上到樓,二人剛一照面,凌光便迫不及待地問道:“怎麼樣?
李邢看他那急迫樣兒,再次苦笑。
李邢:“凌醫師,我是說不過你了。。。。。。哎---算了,我剛跟幾位專家研究過了,你若執意實施手術,我也不阻攔,手術定在後天早上。。。。”話還沒說完,凌光便是一通感激之詞,搞得李邢哭笑不得。“凌醫師,她又不是你的親屬,何必呢。。。。。。”
凌光嘿嘿一笑。
李邢再道:“手術我們是批准了,但卻不能給你分派醫師,一切都要你自行操作。不過,我倒是可以給你挑幾個手腳利索、經驗豐富的護士從旁協助。”很明顯,沒有一位醫生願接這樁必輸的‘官司’。所謂事不關己,高高掛起也。

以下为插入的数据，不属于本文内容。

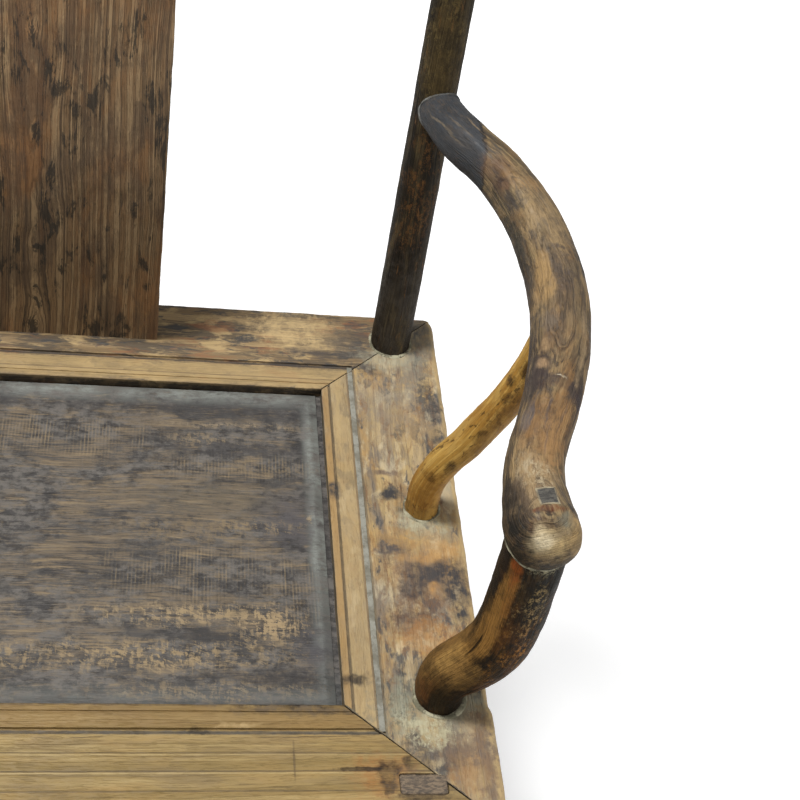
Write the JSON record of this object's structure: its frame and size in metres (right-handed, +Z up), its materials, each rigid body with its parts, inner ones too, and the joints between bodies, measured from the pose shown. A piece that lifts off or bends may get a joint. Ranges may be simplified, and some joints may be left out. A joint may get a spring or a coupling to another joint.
{
  "type": "yoke-back armchair",
  "caption": "Yoke-back armchair in elm: mitred seat frame with a sunk panel, bent arms on gooseneck posts, curved splat, crest rail with a headrest, and a footrest stretcher.",
  "frame": {"origin": "on the floor, under the middle of the chair's outline seen from above", "axes": "+X to the sitter's left, +Y from the seat's front edge to the back, +Z up"},
  "size_m": [0.725, 0.5758, 1.1283],
  "materials": {
    "honey_elm": "worn golden elm, thin old varnish",
    "worn_elm": "worn brown elm with dark streaks, satin",
    "dark_elm": "old dark lacquer worn to the wood on edges, satin",
    "ochre_elm": "ochre elm rubbed bare, satin",
    "slate_lacquer": "dark slate lacquer with worn streaks, satin",
    "peg_wood": "end grain, matte"
  },
  "bodies": {
    "root": {"seat_front_rail": "honey_elm", "seat_back_rail": "honey_elm", "seat_side_rail_left": "honey_elm", "seat_side_rail_right": "honey_elm", "front_leg_left": "honey_elm", "front_leg_right": "honey_elm", "footrest": "honey_elm", "panel_batten_left": "worn_elm", "panel_batten_right": "worn_elm", "arm_left": "worn_elm", "arm_right": "worn_elm", "back_splat": "worn_elm", "front_apron": "worn_elm", "back_apron": "worn_elm", "side_apron_left": "worn_elm", "side_apron_right": "worn_elm", "front_apron_side_left": "worn_elm", "front_apron_side_right": "worn_elm", "footrest_apron": "worn_elm", "side_stretcher_left": "worn_elm", "side_stretcher_right": "worn_elm", "back_stretcher": "worn_elm", "back_post_left": "dark_elm", "back_post_right": "dark_elm", "front_arm_post_left": "dark_elm", "front_arm_post_right": "dark_elm", "crest_rail": "dark_elm", "side_arm_post_left": "ochre_elm", "side_arm_post_right": "ochre_elm", "seat_panel": "slate_lacquer", "seat_corner_peg_front_left": "peg_wood", "seat_corner_peg_front_right": "peg_wood", "seat_corner_peg_back_left": "peg_wood", "seat_corner_peg_back_right": "peg_wood", "arm_peg_left": "peg_wood", "arm_peg_right": "peg_wood", "crest_peg_left": "peg_wood", "crest_peg_right": "peg_wood"}
  },
  "joints": []
}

這纔是遂了凌光的願了。本想說“正合我意”,可到了嘴邊還是被他嚥了回去,改爲感謝話語。
拉了幾句無關痛癢的話,凌光一臉興奮地告辭去了。臨走前,李邢叫住他,說了句“我還是那句話,凌醫師三思。”凌光根本就沒聽進去,一路小跑的去了小櫻的病房,他要告訴二人這在七十二小時後才能得曉到底是好是壞的消息。